Cate doesn't need any hand holding here
I was playing this on a S939 Athlon 64 3200+ overclocked to 2.4GHz. Paired with a 7950GT and 2Gb of RAM, I saw quite a few frame drops from 60fps that were all CPU related with the game on max settings.
Graphically the game looks gorgeous from a technical stand point as well as from the art direction. Compared to the flat faced models of MOH:AA, NOLF2 has much higher polygon counts for the main characters' faces and bodies. The graphics are good enough to allow myself to suspend my sense of disbelief and get sucked into the world, and I particularly liked the effects created by your torch.

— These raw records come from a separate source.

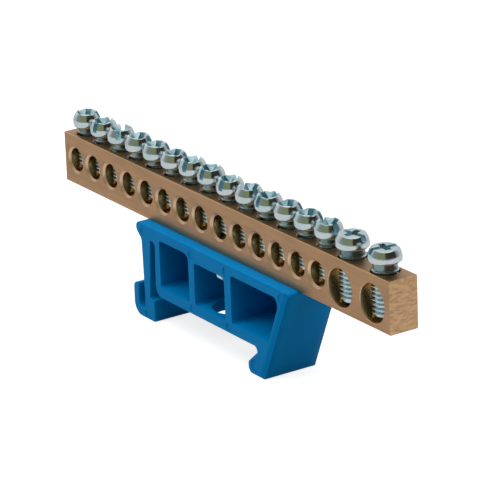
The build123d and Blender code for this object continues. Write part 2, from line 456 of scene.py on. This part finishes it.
class Bench:
    """Modelling by Blender's operators, always from a clean selection."""

    MERGE = 0.002 * MM
    DEGENERATE = 0.001 * MM

    @staticmethod
    def clear() -> None:
        """Leave edit mode and select nothing."""
        if bpy.context.object and bpy.context.object.mode != "OBJECT":
            bpy.ops.object.mode_set(mode="OBJECT")
        bpy.ops.object.select_all(action="DESELECT")

    @classmethod
    def pick(cls, piece: bpy.types.Object) -> None:
        """Make a piece the only selected and active one."""
        cls.clear()
        piece.select_set(True)
        bpy.context.view_layer.objects.active = piece

    @classmethod
    def turned(cls, rings: list[Ring], sides: int, name: str) -> bpy.types.Object:
        """Turn a solid: a disc is extruded from ring to ring.

        Args:
            rings: (radius, height) in millimetres, from the bottom up.
            sides: corners of each ring.
            name: the new object's name.

        Returns:
            The closed solid.
        """
        cls.clear()
        radius, height = rings[0]
        bpy.ops.mesh.primitive_circle_add(
            vertices=sides, radius=radius * MM, fill_type="NGON", location=(0, 0, height * MM)
        )
        piece = bpy.context.object
        piece.name = name
        bpy.ops.object.transform_apply(location=True, rotation=True, scale=True)
        bpy.ops.object.mode_set(mode="EDIT")
        bpy.ops.mesh.select_all(action="SELECT")
        for wider, higher in rings[1:]:
            rise = (0, 0, (higher - height) * MM)
            bpy.ops.mesh.extrude_region_move(TRANSFORM_OT_translate={"value": rise})
            grow = wider / radius
            bpy.ops.transform.resize(value=(grow, grow, 1), center_override=(0, 0, higher * MM))
            radius, height = wider, higher
        bpy.ops.mesh.select_all(action="SELECT")
        bpy.ops.mesh.normals_make_consistent(inside=False)
        bpy.ops.object.mode_set(mode="OBJECT")
        return piece

    @classmethod
    def block(cls, size: tuple[float, float, float], top: float, taper: float = 1.0) -> bpy.types.Object:
        """Make a cutter block whose end walls may lean in towards the bottom.

        Args:
            size: length, width and depth in millimetres.
            top: height of its top face.
            taper: share of the length that is left at the bottom.

        Returns:
            The block, centred on the axis.
        """
        cls.clear()
        length, width, depth = size
        bpy.ops.mesh.primitive_cube_add(size=1, location=(0, 0, (top - depth / 2) * MM))
        piece = bpy.context.object
        piece.scale = (length * MM, width * MM, depth * MM)
        bpy.ops.object.transform_apply(location=True, rotation=True, scale=True)
        floor = (top - depth) * MM
        cls.select_faces(piece, lambda face: face.normal.z < -0.9)
        bpy.ops.transform.resize(value=(taper, 1, 1), center_override=(0, 0, floor))
        bpy.ops.object.mode_set(mode="OBJECT")
        return piece

    @classmethod
    def select_faces(cls, piece: bpy.types.Object, wanted: Callable[[bpy.types.MeshPolygon], bool]) -> None:
        """Enter face select mode with only the wanted faces selected.

        Args:
            piece: the piece to edit.
            wanted: tells whether a face is wanted.
        """
        cls.pick(piece)
        bpy.ops.object.mode_set(mode="EDIT")
        bpy.ops.mesh.select_mode(type="FACE")
        bpy.ops.mesh.select_all(action="DESELECT")
        bpy.ops.object.mode_set(mode="OBJECT")
        for face in piece.data.polygons:
            face.select = wanted(face)
        bpy.ops.object.mode_set(mode="EDIT")

    @classmethod
    def combine(cls, piece: bpy.types.Object, tool: bpy.types.Object, operation: str) -> None:
        """Cut a tool from a piece or weld it on, and remove the tool.

        Args:
            piece: the piece that stays.
            tool: the piece that is used up.
            operation: DIFFERENCE or UNION.
        """
        cls.pick(piece)
        modifier = piece.modifiers.new("combine", "BOOLEAN")
        modifier.operation = operation
        modifier.solver = "EXACT"
        modifier.object = tool
        bpy.ops.object.modifier_apply(modifier=modifier.name)
        bpy.data.objects.remove(tool)

    @classmethod
    def soften(cls, piece: bpy.types.Object, width: float, segments: int, angle: float) -> None:
        """Round the sharp edges.

        Args:
            piece: the piece to round.
            width: width of the rounding in millimetres.
            segments: how many faces it has.
            angle: degrees from which an edge counts as sharp.
        """
        cls.pick(piece)
        modifier = piece.modifiers.new("soften", "BEVEL")
        modifier.width = width * MM
        modifier.segments = segments
        modifier.limit_method = "ANGLE"
        modifier.angle_limit = math.radians(angle)
        modifier.use_clamp_overlap = True
        bpy.ops.object.modifier_apply(modifier=modifier.name)

    @classmethod
    def tidy(cls, piece: bpy.types.Object, smooth_angle: float) -> None:
        """Merge doubles, point the faces outwards and shade smooth below that angle, in degrees."""
        cls.pick(piece)
        bpy.ops.object.mode_set(mode="EDIT")
        bpy.ops.mesh.select_all(action="SELECT")
        bpy.ops.mesh.remove_doubles(threshold=cls.MERGE)
        bpy.ops.mesh.dissolve_degenerate(threshold=cls.DEGENERATE)
        bpy.ops.mesh.normals_make_consistent(inside=False)
        bpy.ops.object.mode_set(mode="OBJECT")
        bpy.ops.object.shade_smooth_by_angle(angle=math.radians(smooth_angle))


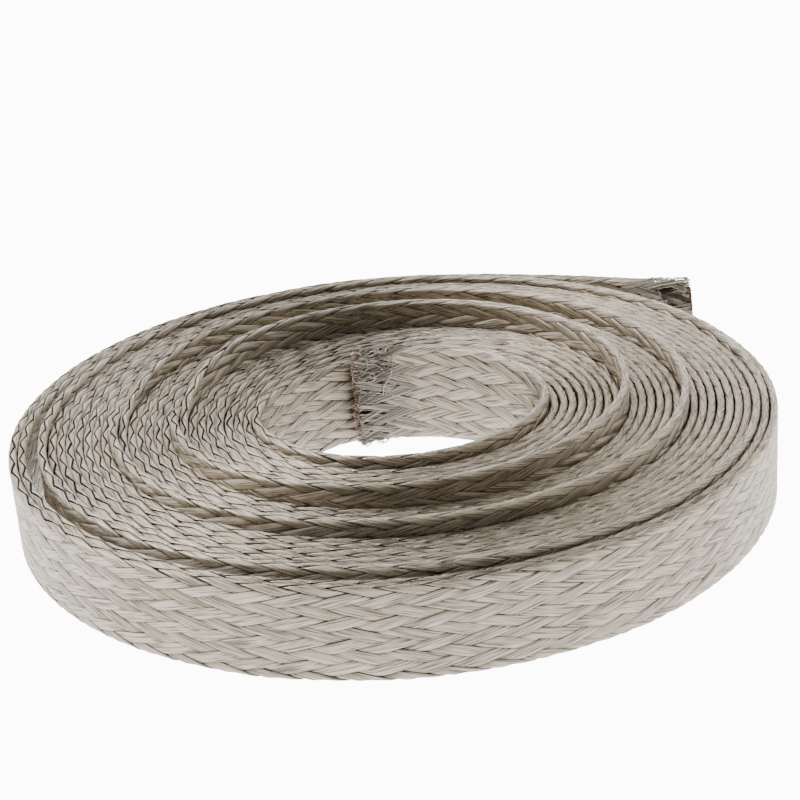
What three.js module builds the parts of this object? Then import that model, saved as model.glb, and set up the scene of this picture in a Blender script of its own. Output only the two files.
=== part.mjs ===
import * as THREE from 'three';

// A flat braided strap of tinned copper wire, rolled up and standing on its edge.
// Lengths are in millimetres and angles in degrees. The roll's axis is Z and it stands on Z = 0.
// Seen from above, the strap winds outwards clockwise from its inner end.

// The strap
const strapWidth = 20;
const strapThickness = 1.64;
const strandPitch = 8.8; // along the strap, from one strand to the parallel one beside it
const rowsPerFace = 8; // rows of crossings across one face
const strandRelief = 0.3; // how far a strand stands proud between two crossings
const grooveDepth = 0.12; // how far the seam between two strands is sunk

// The roll
const coreRadius = 31; // radius of the open core
const coreOffset = 2.1; // the innermost turn lies this far off centre, towards +X
const turnClearance = 0.33; // between one turn and the next
const wholeTurns = 27;
const innerEndAngle = 107; // where the inner end lies
const outerEndAngle = 39; // where the last turn would end, were it not straightened
const facetsPerTurn = 24;

// Turns that have worked up out of the roll, counted in turns from the inner end.
// Each climbs quickly to its rise, then sinks a little on its way round, and falls back at its end.
const raisedTurns = [
  { from: 8.83, to: 9.81, rise: 7, sink: 3.9 },
  { from: 15.83, to: 16.81, rise: 4.9, sink: 2.7 },
  { from: 24.25, to: 25.35, rise: 1.5, sink: 0 },
];
const climbTurns = 0.13;
const fallTurns = 0.11;

// Some way out from the core, the turns lie a little towards the front
const forwardShift = 1.2;
const forwardTurn = 9; // turns from the inner end, where the shift is largest

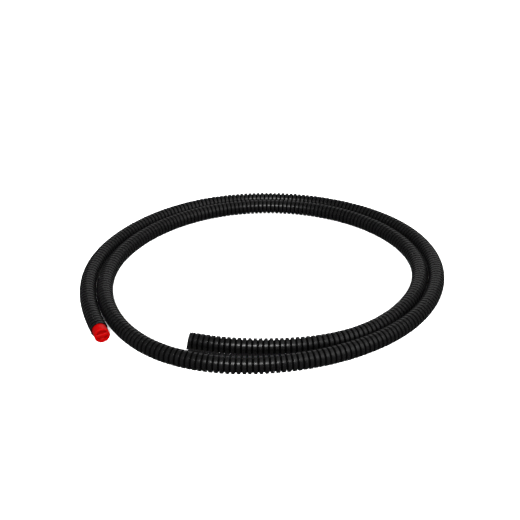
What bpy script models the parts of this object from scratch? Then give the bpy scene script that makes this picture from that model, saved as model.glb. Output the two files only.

You may be fighting ninjas in rural USA in the middle of a tornado, but the game can still create foreboding lighting when it wants!
Sound was... fine. The pistol in particular sounds good but none of the games have the same impact as the sniper in MOH. The music is funky 60s stuff which you'll hate or tolerate and can wear you down after a while.
Was it fun?
Absolutely! Play it! Now!
Should you play it?
A pretty good shooter is elevated above the crowd in a saturated genre by a fantastic world, successful comedic tone and fabulous characters. Play it! Now!
Why the comedy works for me - you're running around a straight faced world spy organisation, but fighting mimes with bananas.
Quite a lot of emotion in one face for 2002 graphics! Unfortunately this is about the only emotion Cate will show in the whole game.
Probably the best graphics in the game
An early mission has you driving a snowmobile; the terrible physics make it the worst part of the game
Catching a French midget mime riding a unicycle in a turret section on a tiny bike ridden by a fat ginger angry Scotsman.